_Given information_
________________________
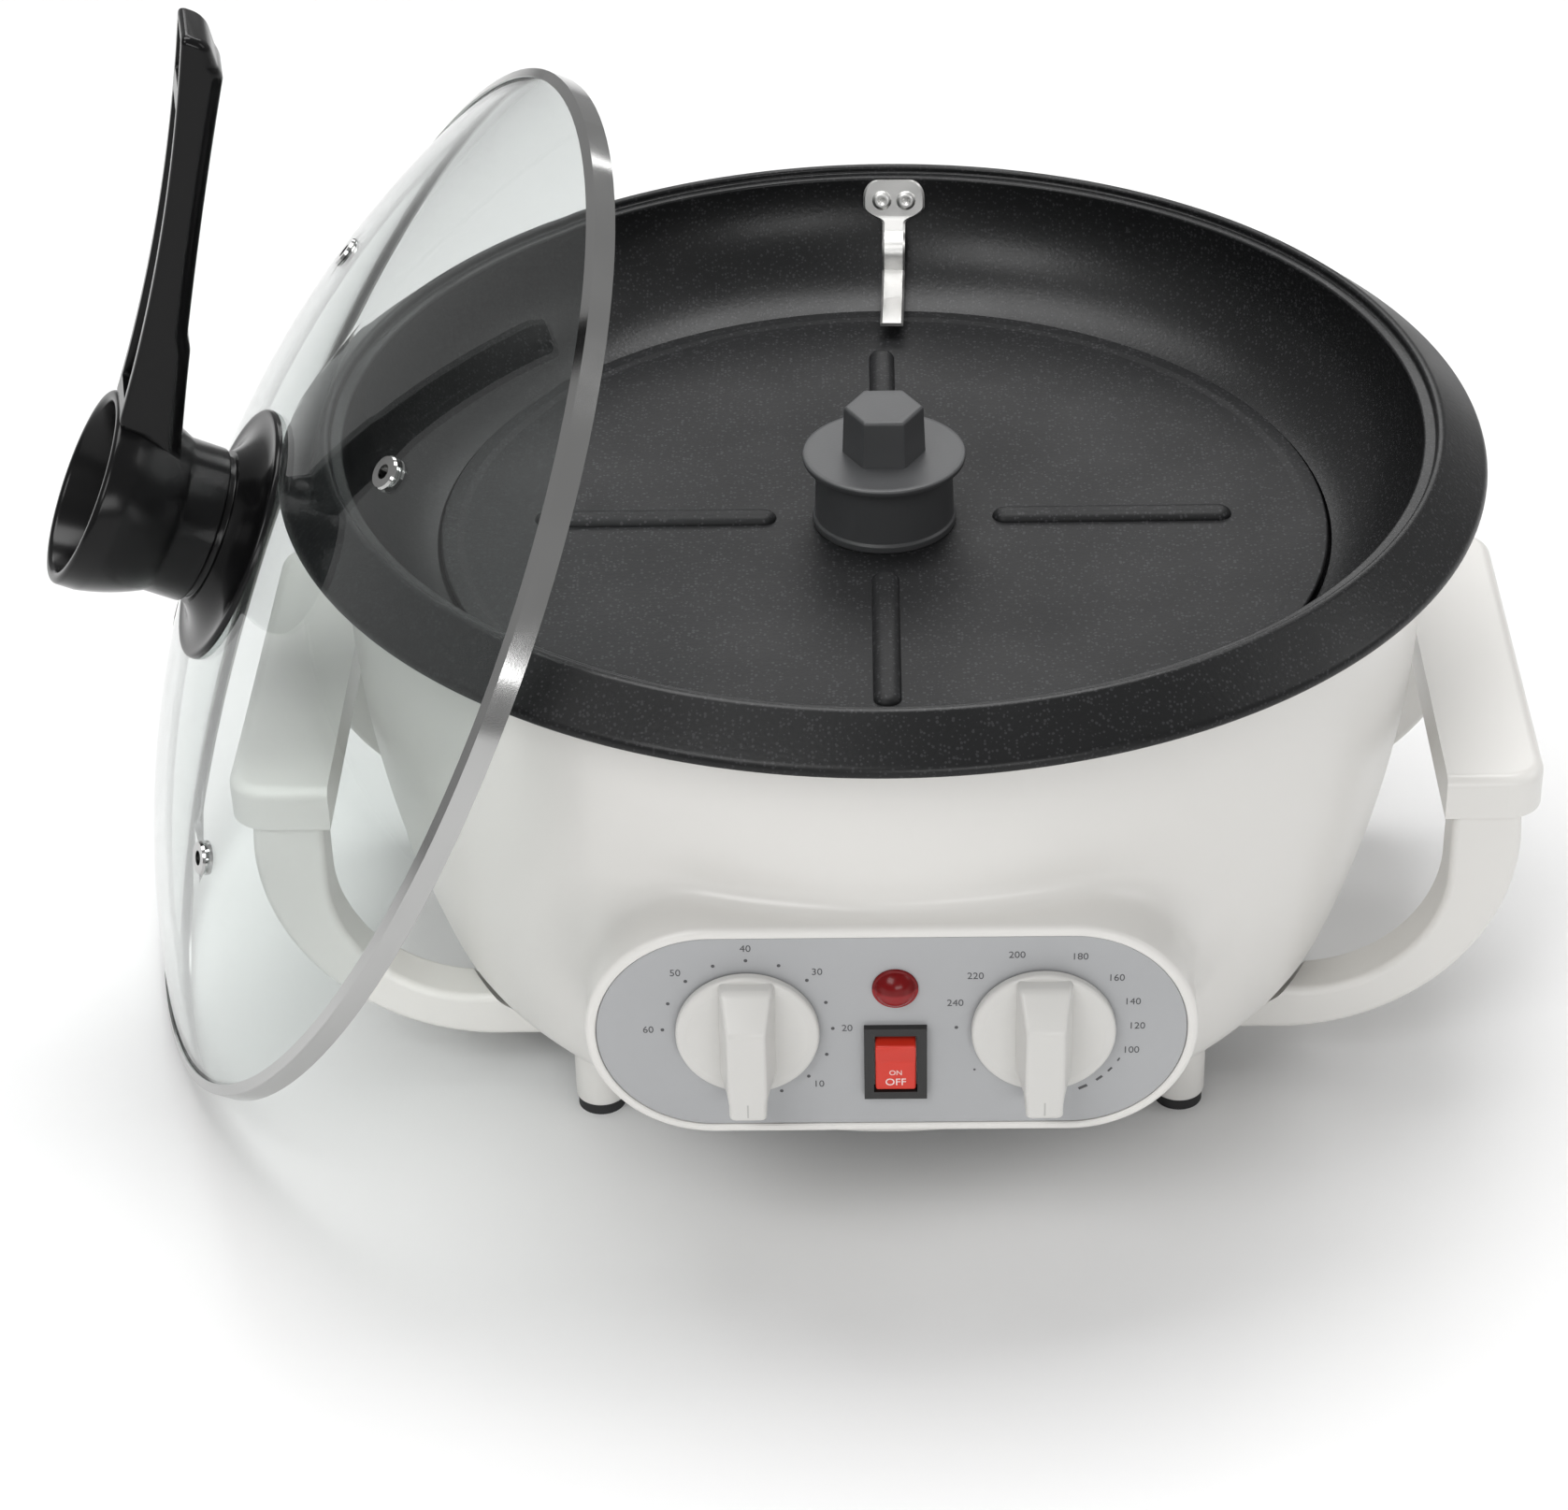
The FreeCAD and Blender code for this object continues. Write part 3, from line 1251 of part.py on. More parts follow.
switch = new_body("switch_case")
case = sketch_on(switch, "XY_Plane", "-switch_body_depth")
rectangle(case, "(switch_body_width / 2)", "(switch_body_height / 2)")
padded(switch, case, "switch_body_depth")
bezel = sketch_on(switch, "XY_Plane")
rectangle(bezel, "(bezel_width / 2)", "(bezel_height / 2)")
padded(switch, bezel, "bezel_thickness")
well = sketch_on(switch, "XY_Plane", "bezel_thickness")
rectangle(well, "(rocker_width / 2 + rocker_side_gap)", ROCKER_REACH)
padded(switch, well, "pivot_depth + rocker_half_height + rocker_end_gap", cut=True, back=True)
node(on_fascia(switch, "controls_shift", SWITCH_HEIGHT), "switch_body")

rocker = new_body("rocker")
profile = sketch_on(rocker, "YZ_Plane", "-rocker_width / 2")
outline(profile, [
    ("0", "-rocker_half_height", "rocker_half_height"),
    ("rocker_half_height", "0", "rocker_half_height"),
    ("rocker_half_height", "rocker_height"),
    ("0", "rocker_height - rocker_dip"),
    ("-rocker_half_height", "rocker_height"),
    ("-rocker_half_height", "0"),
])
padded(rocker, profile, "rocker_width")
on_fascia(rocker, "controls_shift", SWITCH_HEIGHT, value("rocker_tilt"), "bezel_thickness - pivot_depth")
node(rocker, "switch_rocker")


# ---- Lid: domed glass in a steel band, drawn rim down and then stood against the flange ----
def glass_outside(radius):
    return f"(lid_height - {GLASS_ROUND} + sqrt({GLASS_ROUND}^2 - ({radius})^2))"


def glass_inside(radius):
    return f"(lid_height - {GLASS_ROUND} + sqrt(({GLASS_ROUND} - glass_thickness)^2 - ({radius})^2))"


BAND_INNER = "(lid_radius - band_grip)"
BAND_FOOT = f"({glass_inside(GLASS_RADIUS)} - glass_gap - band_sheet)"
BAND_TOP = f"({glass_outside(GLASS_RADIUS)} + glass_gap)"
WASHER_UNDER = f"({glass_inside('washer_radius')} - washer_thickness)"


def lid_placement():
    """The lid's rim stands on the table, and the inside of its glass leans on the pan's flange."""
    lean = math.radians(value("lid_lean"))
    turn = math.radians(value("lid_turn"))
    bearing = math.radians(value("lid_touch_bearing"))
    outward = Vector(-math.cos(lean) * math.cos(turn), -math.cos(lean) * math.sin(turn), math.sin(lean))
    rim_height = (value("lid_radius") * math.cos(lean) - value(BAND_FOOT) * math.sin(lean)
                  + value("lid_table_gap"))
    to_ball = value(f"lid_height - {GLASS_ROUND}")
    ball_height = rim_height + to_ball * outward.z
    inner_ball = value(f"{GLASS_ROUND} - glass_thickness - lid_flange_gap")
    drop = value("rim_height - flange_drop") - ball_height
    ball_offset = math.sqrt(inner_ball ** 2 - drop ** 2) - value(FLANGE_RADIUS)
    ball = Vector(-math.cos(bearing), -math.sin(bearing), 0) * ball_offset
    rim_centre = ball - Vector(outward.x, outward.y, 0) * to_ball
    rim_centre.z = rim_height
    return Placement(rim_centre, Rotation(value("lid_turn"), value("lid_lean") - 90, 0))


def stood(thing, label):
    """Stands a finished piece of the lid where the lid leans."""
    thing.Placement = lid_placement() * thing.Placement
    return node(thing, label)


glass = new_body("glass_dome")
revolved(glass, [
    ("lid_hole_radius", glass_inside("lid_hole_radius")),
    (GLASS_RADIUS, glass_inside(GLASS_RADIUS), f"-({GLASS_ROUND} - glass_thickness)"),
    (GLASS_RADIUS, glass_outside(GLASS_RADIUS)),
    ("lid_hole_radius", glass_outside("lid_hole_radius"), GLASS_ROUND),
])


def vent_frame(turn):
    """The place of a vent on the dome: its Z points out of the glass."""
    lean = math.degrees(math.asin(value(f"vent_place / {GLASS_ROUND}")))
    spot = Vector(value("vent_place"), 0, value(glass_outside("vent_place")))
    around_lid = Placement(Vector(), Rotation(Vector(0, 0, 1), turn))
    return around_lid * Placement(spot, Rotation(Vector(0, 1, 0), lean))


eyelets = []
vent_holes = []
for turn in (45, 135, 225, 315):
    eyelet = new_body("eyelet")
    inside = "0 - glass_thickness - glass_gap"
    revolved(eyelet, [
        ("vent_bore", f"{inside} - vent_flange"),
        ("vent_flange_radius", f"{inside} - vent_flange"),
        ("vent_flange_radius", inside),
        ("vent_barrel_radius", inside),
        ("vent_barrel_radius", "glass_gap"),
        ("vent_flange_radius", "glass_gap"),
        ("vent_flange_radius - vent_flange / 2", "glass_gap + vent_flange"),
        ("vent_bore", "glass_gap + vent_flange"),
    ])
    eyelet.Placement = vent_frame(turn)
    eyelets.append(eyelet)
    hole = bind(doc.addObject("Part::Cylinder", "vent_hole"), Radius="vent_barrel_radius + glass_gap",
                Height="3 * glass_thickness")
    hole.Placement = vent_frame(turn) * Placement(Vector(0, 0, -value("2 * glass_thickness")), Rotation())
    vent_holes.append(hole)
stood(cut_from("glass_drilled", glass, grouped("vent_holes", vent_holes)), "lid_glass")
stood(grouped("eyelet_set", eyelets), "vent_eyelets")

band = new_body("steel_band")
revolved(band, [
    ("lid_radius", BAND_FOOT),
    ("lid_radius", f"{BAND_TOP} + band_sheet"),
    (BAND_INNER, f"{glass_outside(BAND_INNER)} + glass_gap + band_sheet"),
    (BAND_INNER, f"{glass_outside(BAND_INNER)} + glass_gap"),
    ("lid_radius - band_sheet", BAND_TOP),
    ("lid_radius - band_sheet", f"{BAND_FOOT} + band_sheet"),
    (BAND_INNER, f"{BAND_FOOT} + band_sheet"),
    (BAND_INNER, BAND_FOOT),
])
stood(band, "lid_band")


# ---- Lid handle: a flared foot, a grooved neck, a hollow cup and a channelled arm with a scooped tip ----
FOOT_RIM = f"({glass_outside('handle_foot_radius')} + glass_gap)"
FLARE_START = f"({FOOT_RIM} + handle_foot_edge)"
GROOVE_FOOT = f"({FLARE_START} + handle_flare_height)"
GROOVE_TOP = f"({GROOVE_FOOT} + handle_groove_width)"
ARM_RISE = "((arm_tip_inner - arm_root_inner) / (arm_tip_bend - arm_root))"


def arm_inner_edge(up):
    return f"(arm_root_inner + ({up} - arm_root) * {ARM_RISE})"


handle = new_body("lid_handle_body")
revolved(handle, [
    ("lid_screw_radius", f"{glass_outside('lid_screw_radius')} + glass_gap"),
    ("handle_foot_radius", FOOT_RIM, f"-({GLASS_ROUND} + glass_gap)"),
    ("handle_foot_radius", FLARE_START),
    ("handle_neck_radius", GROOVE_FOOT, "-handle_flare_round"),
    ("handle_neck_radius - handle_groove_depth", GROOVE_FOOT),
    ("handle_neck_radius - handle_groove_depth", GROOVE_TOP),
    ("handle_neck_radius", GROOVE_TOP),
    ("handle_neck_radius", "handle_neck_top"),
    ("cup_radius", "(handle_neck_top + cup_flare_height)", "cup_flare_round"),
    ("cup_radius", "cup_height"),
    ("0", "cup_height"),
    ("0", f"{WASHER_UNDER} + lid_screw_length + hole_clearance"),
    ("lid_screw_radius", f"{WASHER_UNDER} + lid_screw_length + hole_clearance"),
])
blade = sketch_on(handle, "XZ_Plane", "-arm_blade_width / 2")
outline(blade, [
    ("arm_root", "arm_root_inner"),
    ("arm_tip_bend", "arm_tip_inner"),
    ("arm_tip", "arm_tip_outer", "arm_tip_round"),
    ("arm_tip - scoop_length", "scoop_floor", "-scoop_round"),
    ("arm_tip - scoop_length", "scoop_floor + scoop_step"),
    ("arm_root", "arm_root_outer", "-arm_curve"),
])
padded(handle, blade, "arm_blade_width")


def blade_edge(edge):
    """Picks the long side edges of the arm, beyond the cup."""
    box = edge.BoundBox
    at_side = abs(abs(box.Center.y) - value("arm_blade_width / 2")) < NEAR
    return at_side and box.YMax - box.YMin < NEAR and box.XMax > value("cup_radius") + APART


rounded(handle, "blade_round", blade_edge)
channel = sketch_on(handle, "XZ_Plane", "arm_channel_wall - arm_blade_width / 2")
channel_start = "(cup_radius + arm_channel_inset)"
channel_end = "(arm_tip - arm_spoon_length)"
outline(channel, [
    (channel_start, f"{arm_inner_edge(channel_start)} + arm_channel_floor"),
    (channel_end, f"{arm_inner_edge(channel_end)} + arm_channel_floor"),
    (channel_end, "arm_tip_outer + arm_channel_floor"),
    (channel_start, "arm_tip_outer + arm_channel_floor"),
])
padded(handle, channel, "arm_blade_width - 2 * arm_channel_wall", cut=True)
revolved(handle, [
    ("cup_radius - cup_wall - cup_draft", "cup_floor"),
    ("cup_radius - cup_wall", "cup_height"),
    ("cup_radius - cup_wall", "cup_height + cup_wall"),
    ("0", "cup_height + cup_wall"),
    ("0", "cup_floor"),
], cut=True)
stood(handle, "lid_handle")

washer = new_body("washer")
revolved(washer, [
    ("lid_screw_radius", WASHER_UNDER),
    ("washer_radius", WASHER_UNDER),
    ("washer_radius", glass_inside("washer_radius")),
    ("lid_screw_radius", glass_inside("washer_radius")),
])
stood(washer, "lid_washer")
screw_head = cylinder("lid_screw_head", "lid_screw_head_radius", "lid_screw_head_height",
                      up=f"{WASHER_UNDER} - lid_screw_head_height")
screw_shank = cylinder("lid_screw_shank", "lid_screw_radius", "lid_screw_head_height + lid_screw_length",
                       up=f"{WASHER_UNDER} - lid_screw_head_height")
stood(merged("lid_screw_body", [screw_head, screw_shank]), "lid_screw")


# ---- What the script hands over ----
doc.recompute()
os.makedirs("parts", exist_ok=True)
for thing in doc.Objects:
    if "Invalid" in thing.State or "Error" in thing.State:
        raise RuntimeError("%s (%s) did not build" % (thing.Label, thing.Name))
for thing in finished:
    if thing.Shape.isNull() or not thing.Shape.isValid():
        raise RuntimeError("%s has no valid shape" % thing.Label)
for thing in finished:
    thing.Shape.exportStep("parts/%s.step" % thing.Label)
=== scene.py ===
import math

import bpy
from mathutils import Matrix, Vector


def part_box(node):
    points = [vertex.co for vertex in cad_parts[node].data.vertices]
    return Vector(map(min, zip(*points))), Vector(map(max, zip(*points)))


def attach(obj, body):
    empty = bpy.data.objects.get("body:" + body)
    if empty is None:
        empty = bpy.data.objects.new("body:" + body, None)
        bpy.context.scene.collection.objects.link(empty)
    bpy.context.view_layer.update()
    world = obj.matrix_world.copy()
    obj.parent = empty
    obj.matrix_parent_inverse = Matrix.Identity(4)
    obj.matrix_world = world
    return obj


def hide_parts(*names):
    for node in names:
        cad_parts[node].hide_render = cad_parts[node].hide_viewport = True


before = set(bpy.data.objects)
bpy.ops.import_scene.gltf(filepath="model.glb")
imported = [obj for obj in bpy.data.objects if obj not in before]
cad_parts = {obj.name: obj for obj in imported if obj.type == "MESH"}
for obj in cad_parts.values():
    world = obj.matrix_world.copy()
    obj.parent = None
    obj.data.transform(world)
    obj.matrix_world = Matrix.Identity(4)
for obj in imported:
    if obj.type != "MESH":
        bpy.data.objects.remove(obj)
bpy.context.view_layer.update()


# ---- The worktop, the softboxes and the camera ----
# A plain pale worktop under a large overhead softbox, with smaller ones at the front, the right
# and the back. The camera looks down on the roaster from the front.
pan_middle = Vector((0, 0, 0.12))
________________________
_Task requirements_
Give again, word for word, only the lines running from the line with "# ---- What the" through the line with "zip(*points))), Vector(map(max, zip(*points)))"; include both of those lines.

_Response_
# ---- What the script hands over ----
doc.recompute()
os.makedirs("parts", exist_ok=True)
for thing in doc.Objects:
    if "Invalid" in thing.State or "Error" in thing.State:
        raise RuntimeError("%s (%s) did not build" % (thing.Label, thing.Name))
for thing in finished:
    if thing.Shape.isNull() or not thing.Shape.isValid():
        raise RuntimeError("%s has no valid shape" % thing.Label)
for thing in finished:
    thing.Shape.exportStep("parts/%s.step" % thing.Label)
=== scene.py ===
import math

import bpy
from mathutils import Matrix, Vector


def part_box(node):
    points = [vertex.co for vertex in cad_parts[node].data.vertices]
    return Vector(map(min, zip(*points))), Vector(map(max, zip(*points)))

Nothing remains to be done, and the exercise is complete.